Emissions trading was then adopted as a principal means for controlling emissions of greenhouse gases. In fact, emission trading principles became the basis for international emissions trading as established by Article 17 of the Kyoto Protocol to the United Nations Framework Convention on Climate Change – trading of emission entitlements between parties with quantified emission limitation or reduction targets.
An authority (for example an international or regional body in the case of a multinational scheme, or a government in the case of a national scheme) sets a cap on the total amount of pollutant that can be emitted under the scheme. Parties or companies participating in an emissions trading scheme are each allocated a quantity of tradable emission permits (also referred to as allowances), the sum of which would be equivalent to the overall cap. Each emission permit or allowance is equivalent to a specific amount of pollutant; in the case of greenhouse gas emissions trading schemes, one permit or allowance is normally equivalent to the emission of 1 tonne of carbon dioxide equivalent.

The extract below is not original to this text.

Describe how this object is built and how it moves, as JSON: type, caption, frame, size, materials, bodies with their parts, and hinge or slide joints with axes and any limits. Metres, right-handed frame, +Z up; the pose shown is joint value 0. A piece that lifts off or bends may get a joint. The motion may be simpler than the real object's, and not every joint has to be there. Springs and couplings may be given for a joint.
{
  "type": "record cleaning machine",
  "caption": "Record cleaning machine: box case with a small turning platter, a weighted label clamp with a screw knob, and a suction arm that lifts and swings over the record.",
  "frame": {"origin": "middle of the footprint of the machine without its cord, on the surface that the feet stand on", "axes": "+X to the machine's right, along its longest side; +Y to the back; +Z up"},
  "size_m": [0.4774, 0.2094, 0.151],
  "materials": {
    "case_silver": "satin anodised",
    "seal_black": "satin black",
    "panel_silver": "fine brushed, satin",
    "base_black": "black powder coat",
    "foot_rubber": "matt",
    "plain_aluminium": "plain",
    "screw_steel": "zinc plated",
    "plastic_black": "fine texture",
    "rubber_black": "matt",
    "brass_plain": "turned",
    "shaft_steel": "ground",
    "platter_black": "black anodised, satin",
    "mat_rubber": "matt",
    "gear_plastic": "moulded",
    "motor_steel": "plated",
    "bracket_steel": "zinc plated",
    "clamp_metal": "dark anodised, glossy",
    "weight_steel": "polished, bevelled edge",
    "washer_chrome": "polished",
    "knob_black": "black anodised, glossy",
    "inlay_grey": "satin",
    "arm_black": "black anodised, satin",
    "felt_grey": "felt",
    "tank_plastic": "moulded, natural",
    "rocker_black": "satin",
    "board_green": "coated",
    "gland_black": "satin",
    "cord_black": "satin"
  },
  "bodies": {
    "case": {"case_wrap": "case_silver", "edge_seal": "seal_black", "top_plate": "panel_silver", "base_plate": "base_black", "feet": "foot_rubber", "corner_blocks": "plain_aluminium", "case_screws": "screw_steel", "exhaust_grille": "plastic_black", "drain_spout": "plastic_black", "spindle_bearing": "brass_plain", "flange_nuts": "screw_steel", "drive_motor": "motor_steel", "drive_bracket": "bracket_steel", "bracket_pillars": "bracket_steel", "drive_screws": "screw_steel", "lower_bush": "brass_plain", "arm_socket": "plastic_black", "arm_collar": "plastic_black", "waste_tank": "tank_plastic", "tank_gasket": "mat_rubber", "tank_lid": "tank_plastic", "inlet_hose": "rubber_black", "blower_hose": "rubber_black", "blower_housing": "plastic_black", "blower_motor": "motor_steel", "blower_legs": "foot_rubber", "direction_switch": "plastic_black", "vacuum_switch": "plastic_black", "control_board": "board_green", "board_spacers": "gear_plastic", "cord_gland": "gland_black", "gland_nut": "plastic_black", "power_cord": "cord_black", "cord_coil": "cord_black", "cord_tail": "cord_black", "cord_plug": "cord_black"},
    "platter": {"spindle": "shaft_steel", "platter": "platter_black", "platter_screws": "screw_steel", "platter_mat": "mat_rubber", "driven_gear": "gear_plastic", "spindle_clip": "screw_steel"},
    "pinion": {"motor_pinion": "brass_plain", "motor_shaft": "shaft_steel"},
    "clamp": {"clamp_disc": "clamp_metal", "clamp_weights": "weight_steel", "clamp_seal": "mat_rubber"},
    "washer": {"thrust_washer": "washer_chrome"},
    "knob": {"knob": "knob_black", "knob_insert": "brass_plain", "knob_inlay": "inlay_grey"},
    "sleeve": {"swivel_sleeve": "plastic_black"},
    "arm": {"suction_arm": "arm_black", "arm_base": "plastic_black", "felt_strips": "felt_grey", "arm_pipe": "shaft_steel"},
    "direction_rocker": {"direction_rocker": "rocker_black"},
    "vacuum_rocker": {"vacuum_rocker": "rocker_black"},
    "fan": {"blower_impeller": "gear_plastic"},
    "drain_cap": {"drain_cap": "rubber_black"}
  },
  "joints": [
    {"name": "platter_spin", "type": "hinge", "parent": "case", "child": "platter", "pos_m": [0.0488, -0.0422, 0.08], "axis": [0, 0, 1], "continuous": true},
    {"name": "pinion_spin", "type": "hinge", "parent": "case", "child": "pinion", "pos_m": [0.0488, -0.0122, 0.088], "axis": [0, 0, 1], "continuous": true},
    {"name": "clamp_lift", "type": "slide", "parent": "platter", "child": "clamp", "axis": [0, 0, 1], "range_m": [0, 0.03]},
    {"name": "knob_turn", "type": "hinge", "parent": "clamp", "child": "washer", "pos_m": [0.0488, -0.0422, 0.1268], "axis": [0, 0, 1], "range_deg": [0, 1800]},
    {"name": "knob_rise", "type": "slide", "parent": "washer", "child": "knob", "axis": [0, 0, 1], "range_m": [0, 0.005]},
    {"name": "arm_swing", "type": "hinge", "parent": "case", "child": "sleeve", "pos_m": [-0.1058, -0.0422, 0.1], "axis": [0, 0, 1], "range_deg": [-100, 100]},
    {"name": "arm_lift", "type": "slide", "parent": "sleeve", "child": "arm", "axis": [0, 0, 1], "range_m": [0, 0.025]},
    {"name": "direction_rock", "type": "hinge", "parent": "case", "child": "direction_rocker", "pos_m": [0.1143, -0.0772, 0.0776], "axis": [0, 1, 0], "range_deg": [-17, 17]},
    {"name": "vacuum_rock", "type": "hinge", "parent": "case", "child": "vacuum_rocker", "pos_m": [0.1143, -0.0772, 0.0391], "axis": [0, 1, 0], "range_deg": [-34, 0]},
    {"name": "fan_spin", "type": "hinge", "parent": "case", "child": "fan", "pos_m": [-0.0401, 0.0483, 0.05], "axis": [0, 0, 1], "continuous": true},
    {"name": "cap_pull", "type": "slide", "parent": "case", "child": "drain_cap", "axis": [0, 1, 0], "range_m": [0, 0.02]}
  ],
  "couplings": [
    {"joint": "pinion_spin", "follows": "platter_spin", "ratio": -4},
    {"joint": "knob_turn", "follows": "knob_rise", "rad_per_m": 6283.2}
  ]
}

Schemes may also include a decrease in the cap over time.
Entities participating in such a scheme, and thus allocated emission permits, have the flexibility of determining how and where emission reduction will take place. An entity is allowed to emit in excess of the allocation of permits it has been issued by purchasing additional permits from an entity that emits less than its allocation and thus has surplus permits to sell (Figure 1). Thus entities can either reduce emissions on site or else buy permits, depending on which approach is the most cost-effective for that entity. The buyer of permits or allowances is effectively paying for polluting, while the seller is rewarded for reducing its emissions by more than was needed.

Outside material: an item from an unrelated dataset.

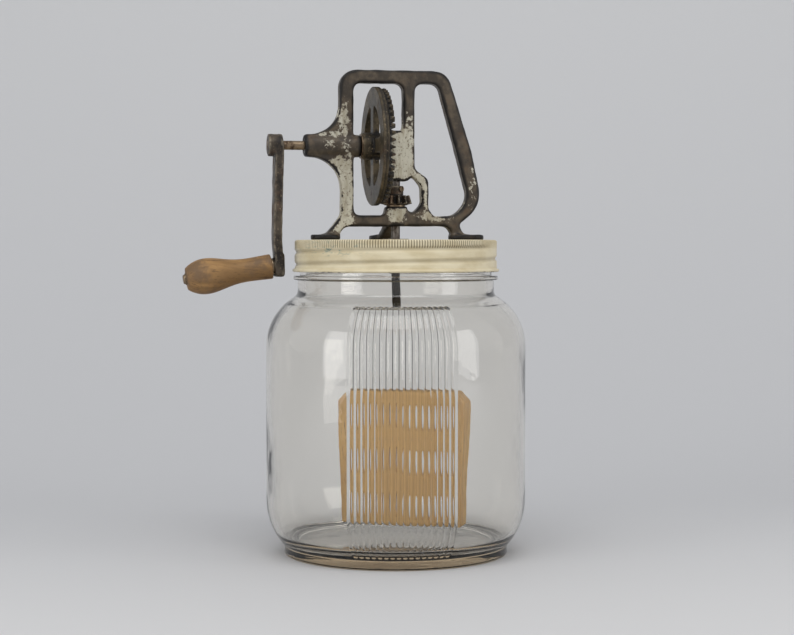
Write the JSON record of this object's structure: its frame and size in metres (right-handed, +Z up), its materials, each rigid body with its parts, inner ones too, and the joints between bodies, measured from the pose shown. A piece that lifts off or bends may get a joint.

Most importantly, the overall environmental outcome is however not affected as the total amount of permits or allowances in the scheme, therefore the overall limit on emissions, remains fixed.
Figure 1 – diagrammatic representation of how emissions trading works in practice
What is the European Union Emissions Trading Scheme?

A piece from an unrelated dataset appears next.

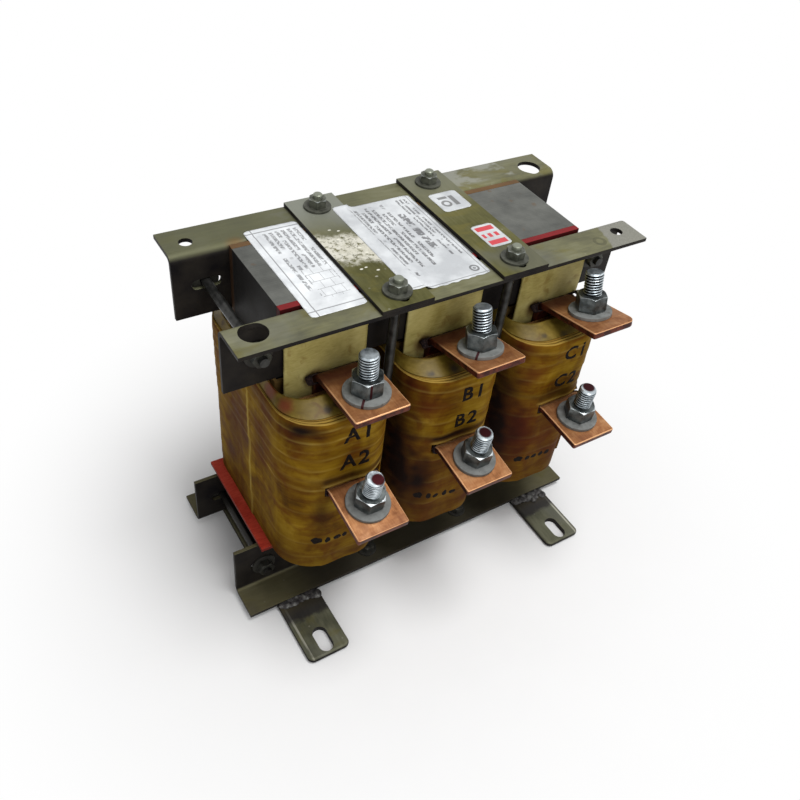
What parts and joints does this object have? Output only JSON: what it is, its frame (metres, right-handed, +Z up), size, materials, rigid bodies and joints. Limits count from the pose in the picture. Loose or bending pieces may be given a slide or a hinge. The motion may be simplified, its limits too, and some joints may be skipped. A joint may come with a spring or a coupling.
{
  "type": "three-phase line reactor",
  "caption": "Three-phase line reactor: laminated core between bent clamp angles, yellow wrapped foil coils, bent copper terminals with studs, slotted foot bars.",
  "frame": {"origin": "middle of the bounding box's base: on the floor under the feet, halfway along the core and halfway from the lower terminal tips to the rear strap ends", "axes": "+X along the row of coils to the viewer's right when facing the terminals, the terminals face -Y, +Z up"},
  "size_m": [0.3048, 0.1886, 0.2752],
  "materials": {
    "core_steel": "varnished electrical steel",
    "gap_sheet": "insulation sheet",
    "red_board": "red insulation board",
    "angle_steel": "varnished bare steel, worn",
    "strap_steel": "varnished bare steel, scuffed",
    "foot_steel": "varnished bare steel",
    "rod_zinc": "zinc plated",
    "small_hardware_zinc": "zinc plated",
    "small_washer_zinc": "zinc plated",
    "terminal_bolt_zinc": "zinc plated",
    "terminal_nut_zinc": "zinc plated",
    "terminal_washer_zinc": "dull zinc",
    "copper": "bare copper, lightly tarnished",
    "winding_foil": "wound foil with layer insulation",
    "coil_wrap": "varnished yellow insulation wrap",
    "collar_paper": "pale insulation paper",
    "panel_paper": "stiff insulation paper",
    "former_board": "pressed board",
    "sleeve_fabric": "dark varnished sleeve",
    "stick_board": "varnished spacer stick"
  },
  "bodies": {
    "root": {"core_lower_yoke": "core_steel", "core_upper_yoke": "core_steel", "core_leg_a": "core_steel", "core_leg_b": "core_steel", "core_leg_c": "core_steel", "gap_spacers": "gap_sheet", "lower_front_board": "red_board", "lower_rear_board": "red_board", "upper_front_board": "red_board", "upper_rear_board": "red_board", "coil_support_sheet": "red_board", "top_front_angle": "angle_steel", "top_rear_angle": "angle_steel", "bottom_front_angle": "angle_steel", "bottom_rear_angle": "angle_steel", "left_strap": "strap_steel", "right_strap": "strap_steel", "left_foot_bar": "foot_steel", "right_foot_bar": "foot_steel", "tie_bolts": "rod_zinc", "clamp_rods": "rod_zinc", "tie_nuts": "small_hardware_zinc", "clamp_nuts": "small_hardware_zinc", "tie_washers": "small_washer_zinc", "clamp_washers": "small_washer_zinc", "coil_a_former": "former_board", "coil_a_inner_winding": "winding_foil", "coil_a_outer_winding": "winding_foil", "coil_a_collar": "collar_paper", "coil_a_outer_wrap": "coil_wrap", "coil_a_barrier_panel": "panel_paper", "coil_a_upper_terminal": "copper", "coil_a_lower_terminal": "copper", "coil_b_former": "former_board", "coil_b_inner_winding": "winding_foil", "coil_b_outer_winding": "winding_foil", "coil_b_collar": "collar_paper", "coil_b_outer_wrap": "coil_wrap", "coil_b_barrier_panel": "panel_paper", "coil_b_upper_terminal": "copper", "coil_b_lower_terminal": "copper", "coil_c_former": "former_board", "coil_c_inner_winding": "winding_foil", "coil_c_outer_winding": "winding_foil", "coil_c_collar": "collar_paper", "coil_c_outer_wrap": "coil_wrap", "coil_c_barrier_panel": "panel_paper", "coil_c_upper_terminal": "copper", "coil_c_lower_terminal": "copper", "duct_sticks": "stick_board", "upper_lead_sleeves": "sleeve_fabric", "lower_lead_sleeves": "sleeve_fabric", "terminal_bolts": "terminal_bolt_zinc", "terminal_nuts": "terminal_nut_zinc", "terminal_washers": "terminal_washer_zinc"}
  },
  "joints": []
}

The European Union has established the largest multi-country (to date covering 27 EU Member States, with the participation also of Norway, Iceland and Liechtenstein) and multi-sector emissions trading scheme, covering large, stationary, greenhouse gas-emitting industrial installations (since 2005) and, as from 2012, aviation activities.
The first greenhouse gas addressed by the scheme was carbon dioxide, with nitrous oxide and perfluorocarbons from certain sectors being added with time.
“The EU Emissions Trading System (EU ETS) is a cornerstone of the European Union’s policy to combat climate change and its key tool for reducing industrial greenhouse gas emissions cost-effectively.”
Directive 2003/87/EC – an overview.
The EU ETS Directive, Directive 2003/87/EC sets out the legal framework for the implementation of the EU emissions trading scheme in Member States. The roles and responsibilities of the principal players in the scheme, including competent authorities and operators are described in the directive, which also provides harmonized rules relating to the main functions of the scheme.
The directive has been updated a number of times, through amending directives. These are:
Directive 2004/101/EC (also called “the Linking Directive”) which allows operators in the scheme to use, subject to a number of restrictions, credits derived from projects implemented under the Kyoto Protocol project mechanisms for compliance with their surrendering obligations. These credits are the Certified Emission Reduction units (CERs) generated by Clean Development Mechanism projects (CDM) and the Emission Reduction Units (ERUs) generated from Joint Implementation (JI) projects;
Directive 2008/101/EC which provides for the inclusion of aviation activities in the scheme. For this sector, this amending directive introduced a number of concepts, such as EU-wide harmonized cap setting and allocation rules, mandatory partial auctioning of allowances and, use of benchmarking where free allocation is applicable, which concepts were later expanded for industrial sectors;
Directive 2009/29/EC, forming part of the Climate Change and Energy Package of 2009, it brought into effect a number of important changes particularly with respect to industrial installations. The scope of the scheme was expanded to include new industrial sectors and new gases from certain sectors. The setting of an EU-wide allowance cap and mandatory auctioning of allowances and free allocation by benchmarking, as allocation methods for stationary installations, and the establishment of a single Union registry are among the more fundamental changes brought about by this amending directive.
Implementing the EU ETS Directive in Malta
Legal Notice 434 of 2013 transposes Directive 2003/87/EC into local law in so far as it relates to stationary installations.
Legal Notice 403 of 2012 transposes the directive in so far as it relates to aviation activities.
The competent authority responsible for the overall implementation and administration of the EU ETS in Malta is the Malta Resources Authority.